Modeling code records
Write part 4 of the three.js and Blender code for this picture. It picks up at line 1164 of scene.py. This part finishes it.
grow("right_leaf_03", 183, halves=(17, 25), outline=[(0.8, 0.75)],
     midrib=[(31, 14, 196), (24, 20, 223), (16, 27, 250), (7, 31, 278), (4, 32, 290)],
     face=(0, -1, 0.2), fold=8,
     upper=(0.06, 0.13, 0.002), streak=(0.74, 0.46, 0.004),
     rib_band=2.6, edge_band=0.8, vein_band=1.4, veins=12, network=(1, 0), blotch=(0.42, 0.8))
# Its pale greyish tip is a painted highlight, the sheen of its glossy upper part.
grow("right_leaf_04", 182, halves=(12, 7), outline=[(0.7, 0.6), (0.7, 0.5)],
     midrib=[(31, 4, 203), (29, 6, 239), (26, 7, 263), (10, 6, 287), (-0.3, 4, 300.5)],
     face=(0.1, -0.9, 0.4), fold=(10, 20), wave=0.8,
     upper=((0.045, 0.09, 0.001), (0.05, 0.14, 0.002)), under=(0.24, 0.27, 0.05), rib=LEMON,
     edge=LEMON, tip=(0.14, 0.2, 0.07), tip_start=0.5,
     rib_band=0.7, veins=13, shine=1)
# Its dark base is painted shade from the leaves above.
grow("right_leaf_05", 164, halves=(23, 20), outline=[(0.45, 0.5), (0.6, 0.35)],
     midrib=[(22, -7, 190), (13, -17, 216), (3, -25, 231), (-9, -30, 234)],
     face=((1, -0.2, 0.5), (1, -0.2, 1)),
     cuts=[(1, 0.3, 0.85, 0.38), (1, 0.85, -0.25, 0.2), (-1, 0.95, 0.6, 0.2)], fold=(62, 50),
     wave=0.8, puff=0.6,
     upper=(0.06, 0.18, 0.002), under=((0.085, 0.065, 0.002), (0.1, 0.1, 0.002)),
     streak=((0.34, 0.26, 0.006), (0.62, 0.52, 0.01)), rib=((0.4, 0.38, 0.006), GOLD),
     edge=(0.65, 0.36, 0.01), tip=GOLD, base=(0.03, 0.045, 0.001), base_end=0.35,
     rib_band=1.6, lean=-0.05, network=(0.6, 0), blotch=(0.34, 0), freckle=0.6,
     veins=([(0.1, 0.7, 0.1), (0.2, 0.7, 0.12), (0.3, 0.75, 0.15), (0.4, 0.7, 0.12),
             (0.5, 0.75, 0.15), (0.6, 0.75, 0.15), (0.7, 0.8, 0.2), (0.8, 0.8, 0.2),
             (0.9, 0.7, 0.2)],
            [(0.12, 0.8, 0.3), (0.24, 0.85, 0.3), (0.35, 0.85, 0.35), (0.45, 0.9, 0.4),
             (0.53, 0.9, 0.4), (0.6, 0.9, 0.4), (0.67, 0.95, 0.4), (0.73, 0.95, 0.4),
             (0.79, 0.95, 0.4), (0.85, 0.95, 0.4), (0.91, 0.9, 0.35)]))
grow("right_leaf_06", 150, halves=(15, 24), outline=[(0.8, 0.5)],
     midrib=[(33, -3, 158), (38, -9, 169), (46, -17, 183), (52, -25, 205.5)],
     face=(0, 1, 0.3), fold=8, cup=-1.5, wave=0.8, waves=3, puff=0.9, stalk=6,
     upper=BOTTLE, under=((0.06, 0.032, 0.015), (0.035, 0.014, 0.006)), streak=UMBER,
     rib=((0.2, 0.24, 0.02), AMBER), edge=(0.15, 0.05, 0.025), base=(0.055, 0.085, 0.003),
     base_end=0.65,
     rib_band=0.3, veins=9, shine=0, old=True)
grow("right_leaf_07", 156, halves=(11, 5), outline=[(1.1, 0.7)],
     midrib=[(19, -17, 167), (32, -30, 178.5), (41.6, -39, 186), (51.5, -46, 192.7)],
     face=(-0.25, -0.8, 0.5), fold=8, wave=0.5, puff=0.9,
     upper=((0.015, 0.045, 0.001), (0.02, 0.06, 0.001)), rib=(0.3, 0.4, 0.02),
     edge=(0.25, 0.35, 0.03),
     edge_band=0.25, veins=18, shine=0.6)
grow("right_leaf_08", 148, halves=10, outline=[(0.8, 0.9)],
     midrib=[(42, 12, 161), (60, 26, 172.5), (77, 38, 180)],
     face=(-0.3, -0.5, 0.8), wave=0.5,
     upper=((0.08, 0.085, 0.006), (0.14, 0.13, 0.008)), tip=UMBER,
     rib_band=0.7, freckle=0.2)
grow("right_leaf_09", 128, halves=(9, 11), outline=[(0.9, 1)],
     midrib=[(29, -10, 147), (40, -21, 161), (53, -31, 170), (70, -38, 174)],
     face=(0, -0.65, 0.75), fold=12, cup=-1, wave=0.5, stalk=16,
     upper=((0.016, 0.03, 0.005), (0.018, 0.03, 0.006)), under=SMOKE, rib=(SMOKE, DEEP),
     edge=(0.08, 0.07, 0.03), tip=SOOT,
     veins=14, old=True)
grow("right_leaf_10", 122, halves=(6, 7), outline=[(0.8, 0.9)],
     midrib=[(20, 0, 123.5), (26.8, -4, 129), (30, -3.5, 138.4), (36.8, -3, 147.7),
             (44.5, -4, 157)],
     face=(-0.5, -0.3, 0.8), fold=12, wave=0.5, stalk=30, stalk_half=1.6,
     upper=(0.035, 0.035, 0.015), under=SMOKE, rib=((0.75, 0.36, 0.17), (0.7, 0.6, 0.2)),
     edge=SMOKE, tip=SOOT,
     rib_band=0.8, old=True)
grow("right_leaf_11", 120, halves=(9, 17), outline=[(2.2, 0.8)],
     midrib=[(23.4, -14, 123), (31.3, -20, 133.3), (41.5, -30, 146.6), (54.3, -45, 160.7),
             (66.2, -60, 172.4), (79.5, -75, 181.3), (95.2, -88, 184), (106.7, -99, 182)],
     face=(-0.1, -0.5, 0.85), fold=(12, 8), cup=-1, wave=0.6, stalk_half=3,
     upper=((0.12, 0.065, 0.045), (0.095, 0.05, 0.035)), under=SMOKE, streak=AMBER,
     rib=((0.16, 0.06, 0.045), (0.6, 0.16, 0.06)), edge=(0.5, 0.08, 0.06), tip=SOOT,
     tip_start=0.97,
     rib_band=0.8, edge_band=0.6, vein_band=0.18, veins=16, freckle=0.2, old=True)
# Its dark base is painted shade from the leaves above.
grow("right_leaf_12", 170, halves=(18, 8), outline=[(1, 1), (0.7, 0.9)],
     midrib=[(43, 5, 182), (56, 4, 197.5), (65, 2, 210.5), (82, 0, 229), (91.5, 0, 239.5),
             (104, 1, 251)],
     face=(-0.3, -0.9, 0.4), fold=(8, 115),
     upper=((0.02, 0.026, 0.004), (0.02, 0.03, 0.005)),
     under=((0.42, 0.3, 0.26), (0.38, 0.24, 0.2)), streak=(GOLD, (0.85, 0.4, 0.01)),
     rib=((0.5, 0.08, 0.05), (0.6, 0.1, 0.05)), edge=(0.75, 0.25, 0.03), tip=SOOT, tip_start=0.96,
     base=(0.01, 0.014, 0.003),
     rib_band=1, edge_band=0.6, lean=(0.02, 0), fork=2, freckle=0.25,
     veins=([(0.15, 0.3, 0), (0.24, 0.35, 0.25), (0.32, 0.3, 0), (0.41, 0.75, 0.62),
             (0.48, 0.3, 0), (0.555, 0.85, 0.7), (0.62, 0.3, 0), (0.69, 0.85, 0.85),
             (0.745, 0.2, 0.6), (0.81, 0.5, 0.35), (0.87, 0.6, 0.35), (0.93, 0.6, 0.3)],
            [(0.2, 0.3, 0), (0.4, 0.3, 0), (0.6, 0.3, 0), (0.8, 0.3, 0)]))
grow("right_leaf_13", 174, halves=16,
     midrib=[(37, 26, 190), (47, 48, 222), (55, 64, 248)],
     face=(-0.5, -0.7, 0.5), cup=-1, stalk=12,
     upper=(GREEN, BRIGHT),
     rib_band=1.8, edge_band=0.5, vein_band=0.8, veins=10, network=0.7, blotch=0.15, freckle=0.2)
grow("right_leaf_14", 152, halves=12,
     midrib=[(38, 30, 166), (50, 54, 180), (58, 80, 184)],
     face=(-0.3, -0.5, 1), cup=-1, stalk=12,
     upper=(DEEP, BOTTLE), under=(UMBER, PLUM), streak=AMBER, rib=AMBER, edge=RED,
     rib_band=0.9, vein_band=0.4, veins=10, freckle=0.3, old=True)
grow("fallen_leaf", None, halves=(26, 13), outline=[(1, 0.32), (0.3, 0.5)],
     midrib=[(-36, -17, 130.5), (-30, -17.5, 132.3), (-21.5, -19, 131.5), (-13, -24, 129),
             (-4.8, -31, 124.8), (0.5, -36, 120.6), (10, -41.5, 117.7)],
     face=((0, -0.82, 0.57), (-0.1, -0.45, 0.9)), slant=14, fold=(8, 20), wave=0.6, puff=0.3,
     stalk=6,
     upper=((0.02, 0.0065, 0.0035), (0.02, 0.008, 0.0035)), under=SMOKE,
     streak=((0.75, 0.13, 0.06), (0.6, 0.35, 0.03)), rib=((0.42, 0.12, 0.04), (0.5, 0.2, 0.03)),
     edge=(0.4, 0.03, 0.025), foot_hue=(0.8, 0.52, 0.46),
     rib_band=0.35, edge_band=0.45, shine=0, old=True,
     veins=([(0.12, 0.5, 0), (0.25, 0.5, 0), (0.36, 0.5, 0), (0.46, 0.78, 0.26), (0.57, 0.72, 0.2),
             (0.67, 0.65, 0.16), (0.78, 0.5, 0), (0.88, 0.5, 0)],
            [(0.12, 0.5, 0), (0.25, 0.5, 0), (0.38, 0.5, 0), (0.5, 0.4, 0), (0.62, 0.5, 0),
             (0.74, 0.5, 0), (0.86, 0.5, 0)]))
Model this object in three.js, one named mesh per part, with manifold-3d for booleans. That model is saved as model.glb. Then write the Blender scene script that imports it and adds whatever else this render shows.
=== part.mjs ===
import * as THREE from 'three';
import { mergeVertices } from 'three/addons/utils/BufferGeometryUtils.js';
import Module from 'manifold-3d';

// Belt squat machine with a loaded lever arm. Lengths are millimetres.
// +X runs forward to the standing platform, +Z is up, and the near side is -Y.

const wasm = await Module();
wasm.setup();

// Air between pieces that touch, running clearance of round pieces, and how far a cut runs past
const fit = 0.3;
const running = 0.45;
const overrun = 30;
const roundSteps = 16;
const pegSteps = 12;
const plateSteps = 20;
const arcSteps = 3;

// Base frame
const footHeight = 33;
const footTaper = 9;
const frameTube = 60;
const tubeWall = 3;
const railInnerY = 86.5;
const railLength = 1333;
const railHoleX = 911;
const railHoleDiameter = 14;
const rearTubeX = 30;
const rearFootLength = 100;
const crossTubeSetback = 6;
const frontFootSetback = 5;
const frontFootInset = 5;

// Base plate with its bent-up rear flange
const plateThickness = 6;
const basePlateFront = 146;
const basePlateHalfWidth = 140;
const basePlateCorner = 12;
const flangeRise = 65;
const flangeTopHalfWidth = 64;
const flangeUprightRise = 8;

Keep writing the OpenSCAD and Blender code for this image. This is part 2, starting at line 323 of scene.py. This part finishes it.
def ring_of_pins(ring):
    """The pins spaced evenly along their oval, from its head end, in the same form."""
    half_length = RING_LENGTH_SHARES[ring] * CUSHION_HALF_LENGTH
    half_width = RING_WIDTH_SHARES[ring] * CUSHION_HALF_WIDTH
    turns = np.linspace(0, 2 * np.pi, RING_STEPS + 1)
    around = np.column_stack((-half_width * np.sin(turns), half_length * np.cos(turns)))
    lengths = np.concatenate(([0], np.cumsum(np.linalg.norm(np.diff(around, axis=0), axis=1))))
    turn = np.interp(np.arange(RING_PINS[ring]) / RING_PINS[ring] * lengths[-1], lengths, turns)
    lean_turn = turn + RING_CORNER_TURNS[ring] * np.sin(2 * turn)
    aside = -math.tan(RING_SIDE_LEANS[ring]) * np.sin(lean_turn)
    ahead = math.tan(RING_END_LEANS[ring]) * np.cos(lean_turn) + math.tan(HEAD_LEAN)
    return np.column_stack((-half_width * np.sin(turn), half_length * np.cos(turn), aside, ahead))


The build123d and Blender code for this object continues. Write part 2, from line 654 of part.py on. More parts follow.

*DESCRIPTION OF THE TASK*.
Output exactly the lines from the one containing "Keep writing the" through the last line of the entries, both ends included.

*REPLY*.
Keep writing the OpenSCAD and Blender code for this image. This is part 2, starting at line 323 of scene.py. This part finishes it.
def ring_of_pins(ring):
    """The pins spaced evenly along their oval, from its head end, in the same form."""
    half_length = RING_LENGTH_SHARES[ring] * CUSHION_HALF_LENGTH
    half_width = RING_WIDTH_SHARES[ring] * CUSHION_HALF_WIDTH
    turns = np.linspace(0, 2 * np.pi, RING_STEPS + 1)
    around = np.column_stack((-half_width * np.sin(turns), half_length * np.cos(turns)))
    lengths = np.concatenate(([0], np.cumsum(np.linalg.norm(np.diff(around, axis=0), axis=1))))
    turn = np.interp(np.arange(RING_PINS[ring]) / RING_PINS[ring] * lengths[-1], lengths, turns)
    lean_turn = turn + RING_CORNER_TURNS[ring] * np.sin(2 * turn)
    aside = -math.tan(RING_SIDE_LEANS[ring]) * np.sin(lean_turn)
    ahead = math.tan(RING_END_LEANS[ring]) * np.cos(lean_turn) + math.tan(HEAD_LEAN)
    return np.column_stack((-half_width * np.sin(turn), half_length * np.cos(turn), aside, ahead))


The build123d and Blender code for this object continues. Write part 2, from line 654 of part.py on. More parts follow.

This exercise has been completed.